[Dataset excerpt]

_ _ _

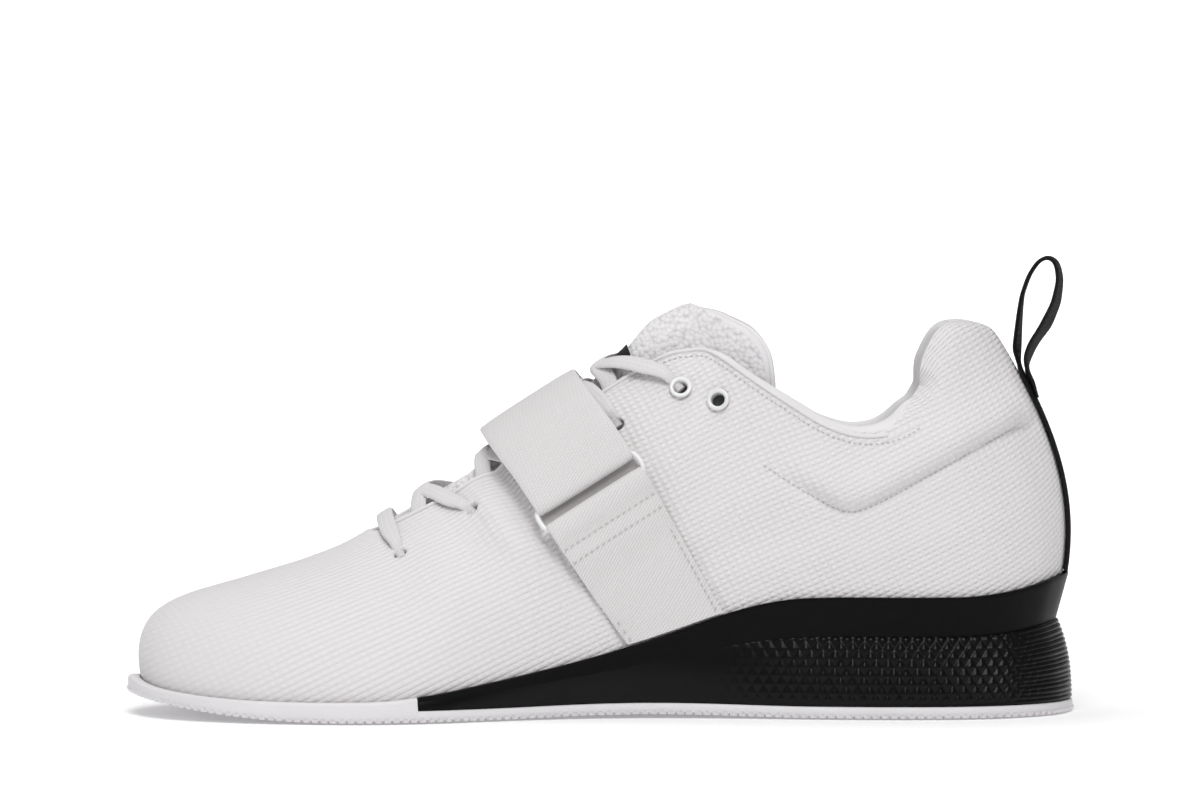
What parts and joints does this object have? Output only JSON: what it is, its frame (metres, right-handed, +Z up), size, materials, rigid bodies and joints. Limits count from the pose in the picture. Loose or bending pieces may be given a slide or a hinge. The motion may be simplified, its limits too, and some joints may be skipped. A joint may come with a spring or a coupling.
{
  "type": "weightlifting shoe",
  "caption": "Low-cut lace-up shoe with a cupped raised heel wedge, thin flat outsole, instep strap through a ring, padded collar and a heel pull loop.",
  "frame": {"origin": "centre of the bounding box in plan, on the floor the shoe stands on", "axes": "+X from the toe to the heel, +Y from the medial (arch) side to the lateral side, +Z up"},
  "size_m": [0.2914, 0.1078, 0.1408],
  "materials": {
    "woven_textile": "off-white coarse ribbed weave, matt",
    "sole_rubber": "white moulded rubber, satin",
    "heel_plastic": "black moulded plastic, satin, diamond relief on its flank",
    "tongue_mesh": "white padded spacer mesh",
    "webbing": "white woven webbing",
    "ring_plastic": "white moulded plastic",
    "label_film": "plain black film",
    "tape": "black woven tape",
    "lace_cord": "white flat braid",
    "eyelet_enamel": "white enamel",
    "insole_foam": "light textile over foam"
  },
  "bodies": {
    "root": {"outsole": "sole_rubber", "heel_wedge": "heel_plastic", "insole": "insole_foam", "upper": "woven_textile", "tongue": "tongue_mesh", "tongue_label": "label_film", "strap_ring": "ring_plastic", "side_band": "webbing", "strap": "webbing", "eyelet_medial_5": "eyelet_enamel", "eyelet_medial_6": "eyelet_enamel", "eyelet_lateral_5": "eyelet_enamel", "eyelet_lateral_6": "eyelet_enamel", "lace_bar_1": "lace_cord", "lace_cross_2": "lace_cord", "lace_cross_3": "lace_cord", "lace_cross_4": "lace_cord", "heel_tape": "tape"}
  },
  "joints": []
}
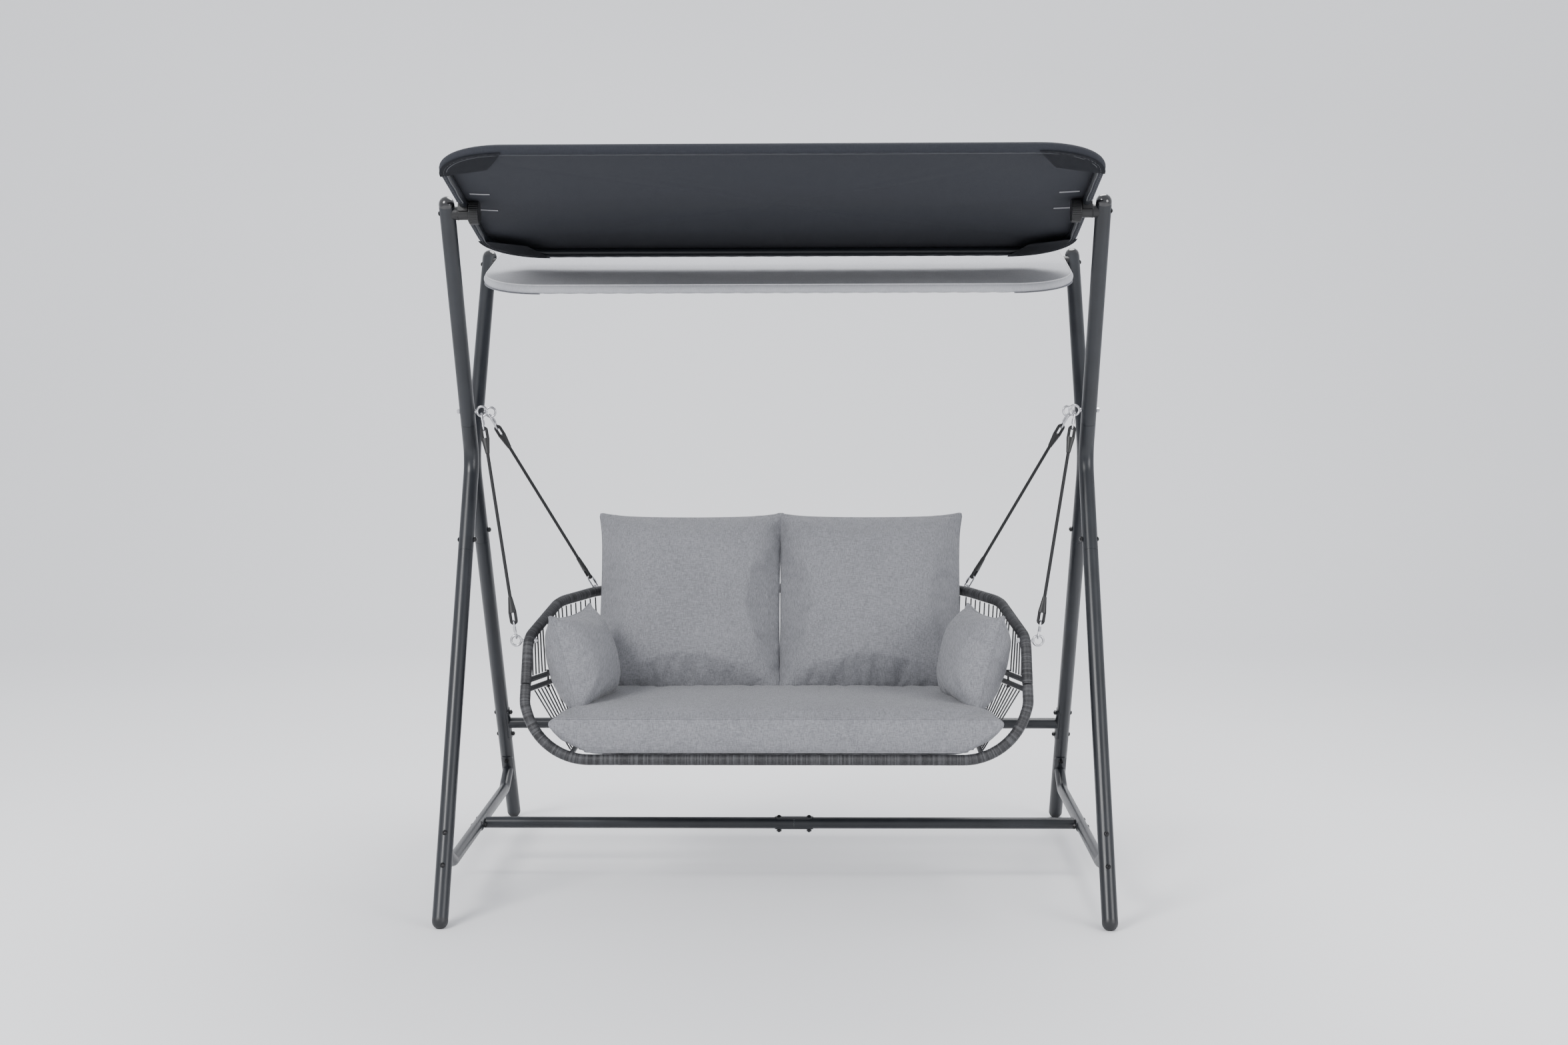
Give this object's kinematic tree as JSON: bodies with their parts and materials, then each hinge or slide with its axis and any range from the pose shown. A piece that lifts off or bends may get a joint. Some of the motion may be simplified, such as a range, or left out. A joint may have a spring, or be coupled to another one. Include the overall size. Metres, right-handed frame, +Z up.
{
  "type": "hanging basket swing seat",
  "caption": "Two-seat cushioned basket hung on ropes from a crossed-tube steel stand, under two tilting canopies with clamping knobs.",
  "frame": {"origin": "on the floor, at the centre of the overall box of the swing", "axes": "+X to the right across the seat, +Y from the seat's open front to its back, +Z up"},
  "size_m": [1.9022, 1.6772, 2.1201],
  "materials": {
    "frame_paint": "satin powder coat",
    "cap_gloss": "gloss",
    "foot_plastic": "satin",
    "black_bolts": "satin black",
    "zinc": "zinc plated",
    "knuckle_plastic": "satin",
    "front_canopy_cloth": "woven, coated",
    "rear_canopy_cloth": "woven, coated",
    "rope": "braided",
    "sleeve_plastic": "satin",
    "hoop_paint": "satin",
    "wicker": "woven resin strand",
    "strings": "satin",
    "cushion_fabric": "heather weave"
  },
  "bodies": {
    "stand": {"brace_bolts": "black_bolts", "crossbar_bolts": "black_bolts", "foot_caps": "foot_plastic", "frame_eye_bolts": "zinc", "front_crossbar_left": "frame_paint", "front_crossbar_right": "frame_paint", "front_lower_leg_left": "frame_paint", "front_lower_leg_right": "frame_paint", "front_upper_leg_left": "frame_paint", "front_upper_leg_right": "frame_paint", "leg_bolts": "black_bolts", "leg_top_caps": "cap_gloss", "pivot_bases": "knuckle_plastic", "pivot_bolts": "black_bolts", "rear_crossbar": "frame_paint", "rear_lower_leg_left": "frame_paint", "rear_lower_leg_right": "frame_paint", "rear_upper_leg_left": "frame_paint", "rear_upper_leg_right": "frame_paint", "side_brace_left": "frame_paint", "side_brace_right": "frame_paint", "splice_plates": "frame_paint", "x_node_left": "frame_paint", "x_node_right": "frame_paint"},
    "front_canopy": {"front_canopy_frame": "frame_paint", "front_canopy_cover": "front_canopy_cloth", "front_canopy_hubs": "knuckle_plastic"},
    "front_knob_left": {"front_knob_left": "knuckle_plastic"},
    "front_knob_right": {"front_knob_right": "knuckle_plastic"},
    "rear_canopy": {"rear_canopy_frame": "frame_paint", "rear_canopy_cover": "rear_canopy_cloth", "rear_canopy_hubs": "knuckle_plastic"},
    "rear_knob_left": {"rear_knob_left": "knuckle_plastic"},
    "rear_knob_right": {"rear_knob_right": "knuckle_plastic"},
    "front_hangers": {"front_link_nuts": "zinc", "front_quick_links": "zinc", "front_rope_left": "rope", "front_rope_loops": "rope", "front_rope_right": "rope", "front_rope_sleeves": "sleeve_plastic"},
    "rear_hangers": {"rear_link_nuts": "zinc", "rear_quick_links": "zinc", "rear_rope_left": "rope", "rear_rope_loops": "rope", "rear_rope_right": "rope", "rear_rope_sleeves": "sleeve_plastic"},
    "seat": {"arm_cushion_left": "cushion_fabric", "arm_cushion_right": "cushion_fabric", "back_cushion_left": "cushion_fabric", "back_cushion_right": "cushion_fabric", "back_strings": "strings", "lower_rim_wrap": "wicker", "seat_cushion": "cushion_fabric", "seat_eye_bolts": "zinc", "seat_frame_bolts": "black_bolts", "seat_lower_frame": "hoop_paint", "seat_strings": "strings", "seat_upper_frame": "hoop_paint", "upper_rim_wrap": "wicker"}
  },
  "joints": [
    {"name": "front_canopy_tilt", "type": "hinge", "parent": "stand", "child": "front_canopy", "pos_m": [0.92, -0.35715, 1.97015], "axis": [1, 0, 0], "range_deg": [-1, 40]},
    {"name": "front_knob_left_turn", "type": "hinge", "parent": "front_canopy", "child": "front_knob_left", "pos_m": [-0.844, -0.35715, 1.97015], "axis": [1, 0, 0], "continuous": true},
    {"name": "front_knob_right_turn", "type": "hinge", "parent": "front_canopy", "child": "front_knob_right", "pos_m": [0.844, -0.35715, 1.97015], "axis": [1, 0, 0], "continuous": true},
    {"name": "rear_canopy_tilt", "type": "hinge", "parent": "stand", "child": "rear_canopy", "pos_m": [0.92, 0.35715, 1.85443], "axis": [1, 0, 0], "range_deg": [-1, 40]},
    {"name": "rear_knob_left_turn", "type": "hinge", "parent": "rear_canopy", "child": "rear_knob_left", "pos_m": [-0.844, 0.35715, 1.85443], "axis": [1, 0, 0], "continuous": true},
    {"name": "rear_knob_right_turn", "type": "hinge", "parent": "rear_canopy", "child": "rear_knob_right", "pos_m": [0.844, 0.35715, 1.85443], "axis": [1, 0, 0], "continuous": true},
    {"name": "front_hanger_swing", "type": "hinge", "parent": "stand", "child": "front_hangers", "pos_m": [0.877, -0.08627, 1.38981], "axis": [1, 0, 0], "range_deg": [-14, 14]},
    {"name": "rear_hanger_swing", "type": "hinge", "parent": "stand", "child": "rear_hangers", "pos_m": [0.877, 0.0787, 1.38219], "axis": [1, 0, 0], "range_deg": [-14.8, 14.8]},
    {"name": "seat_on_front_hangers", "type": "hinge", "parent": "front_hangers", "child": "seat", "pos_m": [0.7586, -0.25538, 0.75714], "axis": [1, 0, 0], "range_deg": [-4.2, 4.2]}
  ],
  "couplings": [
    {"joint": "rear_hanger_swing", "follows": "front_hanger_swing", "ratio": 1.0462},
    {"joint": "seat_on_front_hangers", "follows": "front_hanger_swing", "ratio": -0.2625}
  ]
}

_ _ _

TASK DETAILS: Output every line above without altering anything.

IN RESPONSE:
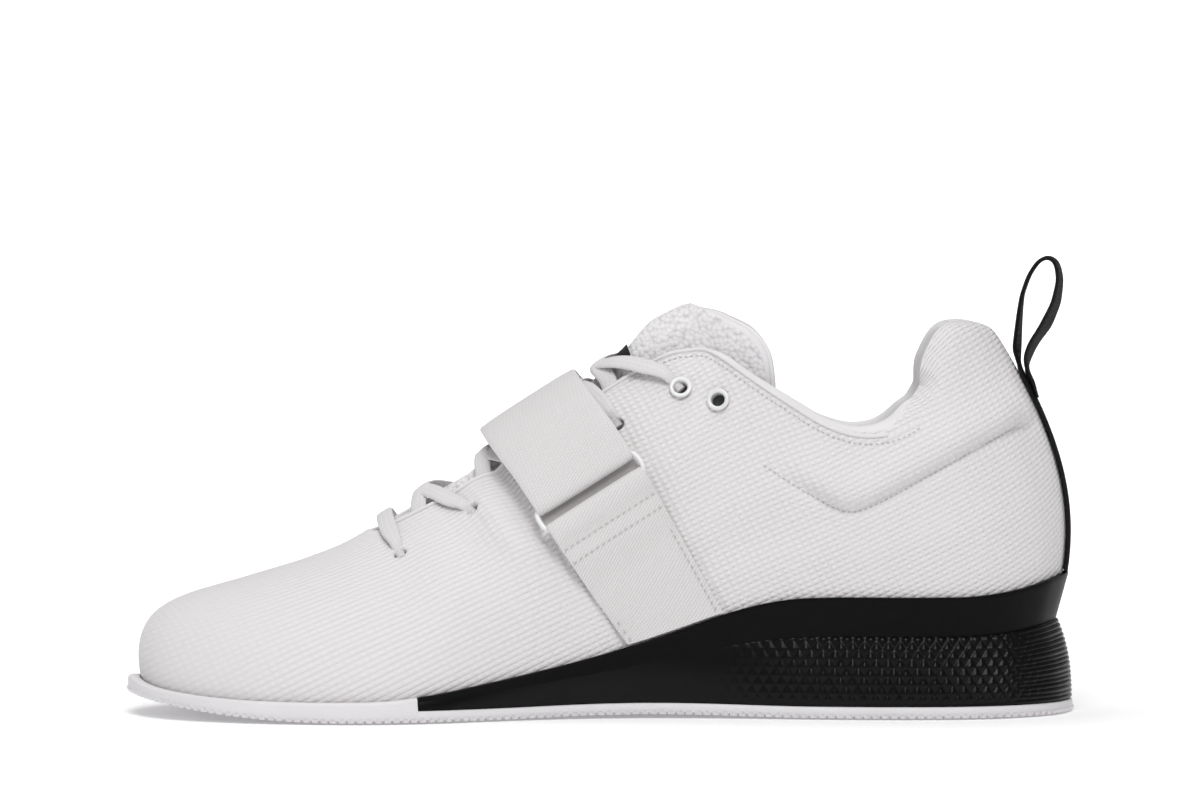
What parts and joints does this object have? Output only JSON: what it is, its frame (metres, right-handed, +Z up), size, materials, rigid bodies and joints. Limits count from the pose in the picture. Loose or bending pieces may be given a slide or a hinge. The motion may be simplified, its limits too, and some joints may be skipped. A joint may come with a spring or a coupling.
{
  "type": "weightlifting shoe",
  "caption": "Low-cut lace-up shoe with a cupped raised heel wedge, thin flat outsole, instep strap through a ring, padded collar and a heel pull loop.",
  "frame": {"origin": "centre of the bounding box in plan, on the floor the shoe stands on", "axes": "+X from the toe to the heel, +Y from the medial (arch) side to the lateral side, +Z up"},
  "size_m": [0.2914, 0.1078, 0.1408],
  "materials": {
    "woven_textile": "off-white coarse ribbed weave, matt",
    "sole_rubber": "white moulded rubber, satin",
    "heel_plastic": "black moulded plastic, satin, diamond relief on its flank",
    "tongue_mesh": "white padded spacer mesh",
    "webbing": "white woven webbing",
    "ring_plastic": "white moulded plastic",
    "label_film": "plain black film",
    "tape": "black woven tape",
    "lace_cord": "white flat braid",
    "eyelet_enamel": "white enamel",
    "insole_foam": "light textile over foam"
  },
  "bodies": {
    "root": {"outsole": "sole_rubber", "heel_wedge": "heel_plastic", "insole": "insole_foam", "upper": "woven_textile", "tongue": "tongue_mesh", "tongue_label": "label_film", "strap_ring": "ring_plastic", "side_band": "webbing", "strap": "webbing", "eyelet_medial_5": "eyelet_enamel", "eyelet_medial_6": "eyelet_enamel", "eyelet_lateral_5": "eyelet_enamel", "eyelet_lateral_6": "eyelet_enamel", "lace_bar_1": "lace_cord", "lace_cross_2": "lace_cord", "lace_cross_3": "lace_cord", "lace_cross_4": "lace_cord", "heel_tape": "tape"}
  },
  "joints": []
}
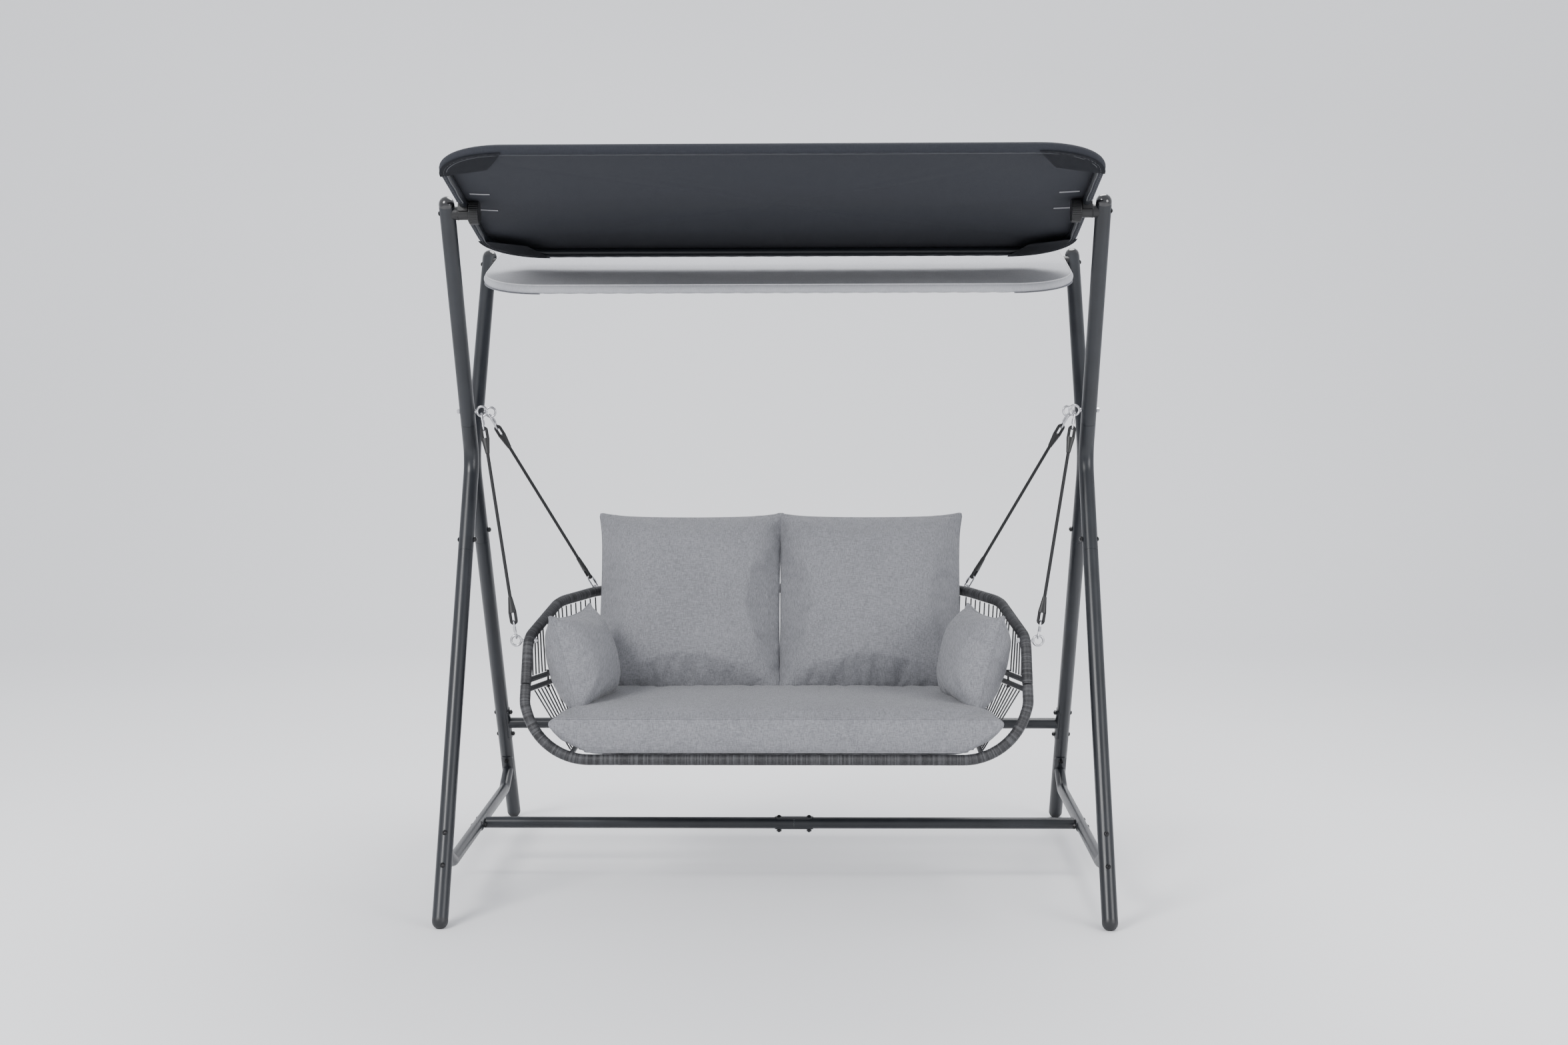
Give this object's kinematic tree as JSON: bodies with their parts and materials, then each hinge or slide with its axis and any range from the pose shown. A piece that lifts off or bends may get a joint. Some of the motion may be simplified, such as a range, or left out. A joint may have a spring, or be coupled to another one. Include the overall size. Metres, right-handed frame, +Z up.
{
  "type": "hanging basket swing seat",
  "caption": "Two-seat cushioned basket hung on ropes from a crossed-tube steel stand, under two tilting canopies with clamping knobs.",
  "frame": {"origin": "on the floor, at the centre of the overall box of the swing", "axes": "+X to the right across the seat, +Y from the seat's open front to its back, +Z up"},
  "size_m": [1.9022, 1.6772, 2.1201],
  "materials": {
    "frame_paint": "satin powder coat",
    "cap_gloss": "gloss",
    "foot_plastic": "satin",
    "black_bolts": "satin black",
    "zinc": "zinc plated",
    "knuckle_plastic": "satin",
    "front_canopy_cloth": "woven, coated",
    "rear_canopy_cloth": "woven, coated",
    "rope": "braided",
    "sleeve_plastic": "satin",
    "hoop_paint": "satin",
    "wicker": "woven resin strand",
    "strings": "satin",
    "cushion_fabric": "heather weave"
  },
  "bodies": {
    "stand": {"brace_bolts": "black_bolts", "crossbar_bolts": "black_bolts", "foot_caps": "foot_plastic", "frame_eye_bolts": "zinc", "front_crossbar_left": "frame_paint", "front_crossbar_right": "frame_paint", "front_lower_leg_left": "frame_paint", "front_lower_leg_right": "frame_paint", "front_upper_leg_left": "frame_paint", "front_upper_leg_right": "frame_paint", "leg_bolts": "black_bolts", "leg_top_caps": "cap_gloss", "pivot_bases": "knuckle_plastic", "pivot_bolts": "black_bolts", "rear_crossbar": "frame_paint", "rear_lower_leg_left": "frame_paint", "rear_lower_leg_right": "frame_paint", "rear_upper_leg_left": "frame_paint", "rear_upper_leg_right": "frame_paint", "side_brace_left": "frame_paint", "side_brace_right": "frame_paint", "splice_plates": "frame_paint", "x_node_left": "frame_paint", "x_node_right": "frame_paint"},
    "front_canopy": {"front_canopy_frame": "frame_paint", "front_canopy_cover": "front_canopy_cloth", "front_canopy_hubs": "knuckle_plastic"},
    "front_knob_left": {"front_knob_left": "knuckle_plastic"},
    "front_knob_right": {"front_knob_right": "knuckle_plastic"},
    "rear_canopy": {"rear_canopy_frame": "frame_paint", "rear_canopy_cover": "rear_canopy_cloth", "rear_canopy_hubs": "knuckle_plastic"},
    "rear_knob_left": {"rear_knob_left": "knuckle_plastic"},
    "rear_knob_right": {"rear_knob_right": "knuckle_plastic"},
    "front_hangers": {"front_link_nuts": "zinc", "front_quick_links": "zinc", "front_rope_left": "rope", "front_rope_loops": "rope", "front_rope_right": "rope", "front_rope_sleeves": "sleeve_plastic"},
    "rear_hangers": {"rear_link_nuts": "zinc", "rear_quick_links": "zinc", "rear_rope_left": "rope", "rear_rope_loops": "rope", "rear_rope_right": "rope", "rear_rope_sleeves": "sleeve_plastic"},
    "seat": {"arm_cushion_left": "cushion_fabric", "arm_cushion_right": "cushion_fabric", "back_cushion_left": "cushion_fabric", "back_cushion_right": "cushion_fabric", "back_strings": "strings", "lower_rim_wrap": "wicker", "seat_cushion": "cushion_fabric", "seat_eye_bolts": "zinc", "seat_frame_bolts": "black_bolts", "seat_lower_frame": "hoop_paint", "seat_strings": "strings", "seat_upper_frame": "hoop_paint", "upper_rim_wrap": "wicker"}
  },
  "joints": [
    {"name": "front_canopy_tilt", "type": "hinge", "parent": "stand", "child": "front_canopy", "pos_m": [0.92, -0.35715, 1.97015], "axis": [1, 0, 0], "range_deg": [-1, 40]},
    {"name": "front_knob_left_turn", "type": "hinge", "parent": "front_canopy", "child": "front_knob_left", "pos_m": [-0.844, -0.35715, 1.97015], "axis": [1, 0, 0], "continuous": true},
    {"name": "front_knob_right_turn", "type": "hinge", "parent": "front_canopy", "child": "front_knob_right", "pos_m": [0.844, -0.35715, 1.97015], "axis": [1, 0, 0], "continuous": true},
    {"name": "rear_canopy_tilt", "type": "hinge", "parent": "stand", "child": "rear_canopy", "pos_m": [0.92, 0.35715, 1.85443], "axis": [1, 0, 0], "range_deg": [-1, 40]},
    {"name": "rear_knob_left_turn", "type": "hinge", "parent": "rear_canopy", "child": "rear_knob_left", "pos_m": [-0.844, 0.35715, 1.85443], "axis": [1, 0, 0], "continuous": true},
    {"name": "rear_knob_right_turn", "type": "hinge", "parent": "rear_canopy", "child": "rear_knob_right", "pos_m": [0.844, 0.35715, 1.85443], "axis": [1, 0, 0], "continuous": true},
    {"name": "front_hanger_swing", "type": "hinge", "parent": "stand", "child": "front_hangers", "pos_m": [0.877, -0.08627, 1.38981], "axis": [1, 0, 0], "range_deg": [-14, 14]},
    {"name": "rear_hanger_swing", "type": "hinge", "parent": "stand", "child": "rear_hangers", "pos_m": [0.877, 0.0787, 1.38219], "axis": [1, 0, 0], "range_deg": [-14.8, 14.8]},
    {"name": "seat_on_front_hangers", "type": "hinge", "parent": "front_hangers", "child": "seat", "pos_m": [0.7586, -0.25538, 0.75714], "axis": [1, 0, 0], "range_deg": [-4.2, 4.2]}
  ],
  "couplings": [
    {"joint": "rear_hanger_swing", "follows": "front_hanger_swing", "ratio": 1.0462},
    {"joint": "seat_on_front_hangers", "follows": "front_hanger_swing", "ratio": -0.2625}
  ]
}